The 190E 2.3-16 was AMG-adjacent but factory-developed; the real AMG cars were things like the 560 SEC 6.0 AMG — a 560 SEC with a bored-out 6.0-liter version of the M117, producing around 385 hp. These cars were built in very small numbers and were sold to a specific kind of customer who wanted S-Class refinement and performance that embarrassed much younger machinery.
The AMG “Hammer” — typically a W124 300E or 300 CE with a 5.6 or 6.0-liter V8 transplanted — arrived in the mid-1980s. Road & Track tested the 300 CE AMG 6.0 in 1987 and recorded a 0–60 mph time of 4.8 seconds, which was faster than a Ferrari 328. These are legitimate performance artifacts.
Collecting AMG from this era: Documentation is everything. Without original AMG build records or a verified VIN, you’re buying a conversion that may or may not be authentic. Values for verified cars are strong and rising.
Ownership Summary: Reliability, Parts, and Market Value {#ownership-summary}
| Model | Reliability (1–5) | Parts Availability | Entry Price | Best Buy Variant |
|---|---|---|---|---|
| W126 S-Class | ★★★★★ | Excellent | $5,000 | 560 SEL |
| W201 190E | ★★★★☆ | Excellent | $4,000 | 190E 2.6 |
| W201 190E 2.3-16 | ★★★☆☆ | Moderate | $20,000 | — |
| W124 E-Class | ★★★★★ | Excellent | $5,000 | 300E or 300 CE |
| W107 SL | ★★★★☆ | Excellent | $15,000 | 560 SL |
| R129 SL | ★★★☆☆ | Good | $12,000 | 300 SL (M104 engine) |
| W126 SEC | ★★★★★ | Excellent | $15,000 | 560 SEC |
| G-Wagen (W460) | ★★★★☆ | Moderate | $18,000 | 280 GE LWB |
The honest take on buying any of these: Mercedes built these cars to survive.

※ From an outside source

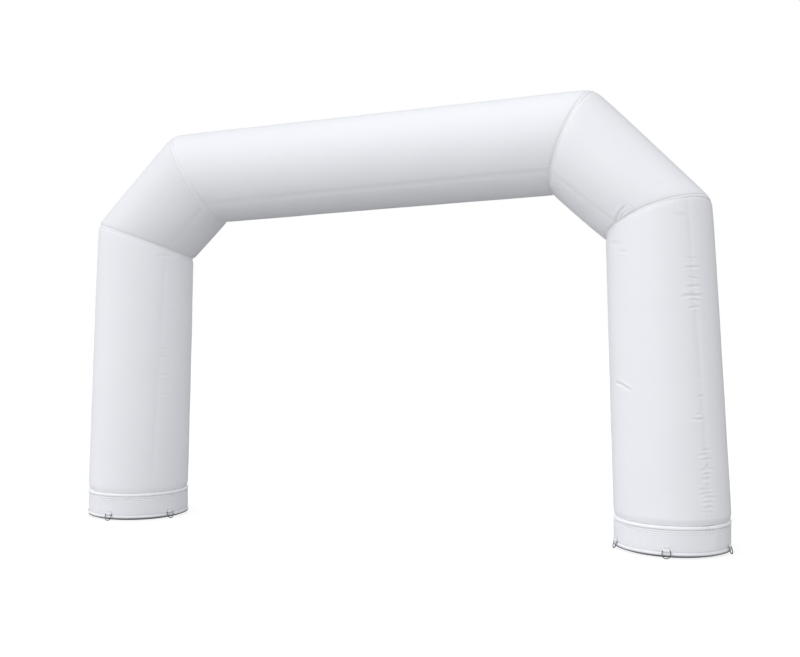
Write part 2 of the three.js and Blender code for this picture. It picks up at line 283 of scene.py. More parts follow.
# %% [markdown]
# ## Turning grids of points into pieces
# A tube, a band and a piping are all grids: rows along the piece and columns round it. One
# function makes the mesh, closes it round, closes its ends or joins them, and lays a UV map in
# metres. The faces are checked by volume, and turned the right way out if it comes out negative.

# %% Grid to mesh


def grid_piece(name, rows, material, uv_size, ring=False):
    """rows: an array (rows, columns, 3). ring joins the last row to the first; otherwise both
    ends get a flat cap. uv_size: metres along and round."""
    rows = np.asarray(rows, dtype=float)
    count, around = rows.shape[:2]
    points = rows.reshape(-1, 3)
    row = np.arange(count if ring else count - 1)[:, None]
    column = np.arange(around)[None, :]
    after_row = (row + 1) % count
    after_column = (column + 1) % around
    quads = np.stack([row * around + column, row * around + after_column,
                      after_row * around + after_column, after_row * around + column], axis=-1)
    quads = quads.reshape(-1, 4)
    corners = points[quads]
    volume = np.einsum("ij,ij->i", corners[:, 0], np.cross(corners[:, 1], corners[:, 2])).sum()
    volume += np.einsum("ij,ij->i", corners[:, 0], np.cross(corners[:, 2], corners[:, 3])).sum()
    uv = np.stack([np.broadcast_to((column / around), row.shape[:1] + (around,)),
                   np.broadcast_to((column + 1) / around, row.shape[:1] + (around,))], axis=-1)
    low = np.broadcast_to(row / count, uv.shape[:2])
    high = np.broadcast_to((row + 1) / count, uv.shape[:2])
    u0, u1 = uv[..., 0] * uv_size[1], uv[..., 1] * uv_size[1]
    v0, v1 = low * uv_size[0], high * uv_size[0]
    loops = np.stack([u0, v0, u1, v0, u1, v1, u0, v1], axis=-1).reshape(-1, 4, 2)
    faces = [tuple(q) for q in quads.tolist()]
    loop_uv = [tuple(map(tuple, f)) for f in loops.tolist()]
    if not ring:
        first = points[:around].mean(axis=0)
        last = points[-around:].mean(axis=0)
        closing = np.cross(points[:around] - first, np.roll(points[:around], -1, 0) - first)
        volume -= (first @ closing.sum(axis=0))
        closing = np.cross(points[-around:] - last, np.roll(points[-around:], -1, 0) - last)
        volume += (last @ closing.sum(axis=0))
        start = len(points)
        points = np.vstack([points, first, last])
        base = (count - 1) * around
        for i in range(around):
            j = (i + 1) % around
            faces.append((start, j, i))
            faces.append((start + 1, base + i, base + j))
            loop_uv += [((0, 0),) * 3, ((0, 0),) * 3]
    if volume < 0:
        faces = [face[::-1] for face in faces]
        loop_uv = [uvs[::-1] for uvs in loop_uv]
    mesh = bpy.data.meshes.new(name)
    mesh.from_pydata(points.tolist(), [], faces)
    layer = mesh.uv_layers.new(name="cloth")
    flat = [value for uvs in loop_uv for pair in uvs for value in pair]
    layer.data.foreach_set("uv", flat)
    mesh.materials.append(material)
    mesh.polygons.foreach_set("use_smooth", [len(f) == 4 for f in faces])
    mesh.update()
    piece = bpy.data.objects.new(name, mesh)
    bpy.context.scene.collection.objects.link(piece)
    print(name, "faces:", len(mesh.polygons))
    return piece


# %% [markdown]
# ## The centre line of the arch
# The same few sizes as in the solids: six points joined by straight runs. At each inner point
# the two tubes meet in a slanted seam, and the seam's own axes are the mean direction of the
# two runs, the way out of the arch and the way to the front. Sewn cloth never lies quite square,
# so each seam's front and outside are slid a few centimetres along the arch. The frame says
# where the left foot stands, which places all the rest.

# %% Centre line
TUBE_RADIUS = 0.450
PIPING_HEIGHT = 0.240
# point, tube radius, slide of the front, slide of the outside, how far the outside is drawn in
CENTRE_LINE = {
    "left_foot": ((-2.564, 0.074, PIPING_HEIGHT), 0.478, 0.0, 0.0, 0.0),
    "left_knee": ((-2.449, 0.0, 2.683), 0.456, 0.050, -0.036, 0.017),
    "left_crown": ((-1.863, 0.0, 3.286), 0.450, 0.025, -0.042, 0.024),
    "right_crown": ((1.736, 0.0, 3.463), 0.443, -0.055, 0.016, 0.022),
    "right_knee": ((2.455, 0.0, 2.762), 0.433, -0.085, 0.035, 0.017),
    "right_foot": ((2.567, -0.116, PIPING_HEIGHT), 0.478, 0.0, 0.0, 0.0),
}
TUBE_NAMES = ["left_leg", "left_shoulder", "crossbeam", "right_shoulder", "right_leg"]
FRONT = np.array([0.0, -1.0, 0.0])
UP = np.array([0.0, 0.0, 1.0])


def unit(vector):
    return vector / np.linalg.norm(vector, axis=-1, keepdims=True)


def middle_of(node):
    low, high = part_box(node)
    return (np.array(low) + np.array(high)) / 2


def side_axes(along):
    front = unit(FRONT - along * (FRONT @ along))
    return np.cross(front, along), front


def make_joints():
    names = list(CENTRE_LINE)
    places = [np.array(CENTRE_LINE[name][0]) for name in names]
    shift = middle_of("left_ground_panel") - places[0]
    shift[2] = 0.0
    places = [place + shift for place in places]
    joints = []
    for i, name in enumerate(names):
        foot = i in (0, len(names) - 1)
        stretch = 1.0
        if foot:
            along = UP if i == 0 else -UP
        else:
            before = unit(places[i] - places[i - 1])
            after = unit(places[i + 1] - places[i])
            along = unit(before + after)
            stretch = 1 / (along @ before)
        outward, front = side_axes(along)
        _, radius, front_slide, outer_slide, draw = CENTRE_LINE[name]
        joints.append({"at": places[i], "along": along, "outward": outward, "front": front,
                       "stretch": stretch, "radius": radius, "front_slide": front_slide,
                       "outer_slide": outer_slide, "draw": draw, "foot": foot})
    return joints


JOINTS = make_joints()
print("left foot stands at", JOINTS[0]["at"].round(3))


def round_and_round(axes, angles, stretch=1.0):
    """Unit directions round a run: angle 0 is out of the arch, 90 its front."""
    turn = np.radians(angles)[..., None]
    return np.cos(turn) * stretch * axes[0] + np.sin(turn) * axes[1]


def seam_directions(joint, angles):
    return round_and_round((joint["outward"], joint["front"]), angles, joint["stretch"])


def full_seam(joint, angles):
    turn = np.radians(angles)[..., None]
    slide = joint["front_slide"] * np.sin(turn) + joint["outer_slide"] * np.cos(turn)
    return joint["at"] + joint["radius"] * seam_directions(joint, angles) + slide * joint["along"]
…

The ones that didn’t are the ones that were neglected. A pre-purchase inspection from a Mercedes specialist — not a general mechanic — is worth every cent. Deferred oil changes, ignored coolant flushes, and cheap parts are what kills these cars, not age.
The 1980s Mercedes lineup holds a specific position in automotive history: it represents a period when Stuttgart decided that overbuilding was a feature, not a cost problem. That philosophy didn’t survive the 1990s cost-cutting era intact. Which is exactly why these cars have held their value while their contemporaries depreciated into nothing.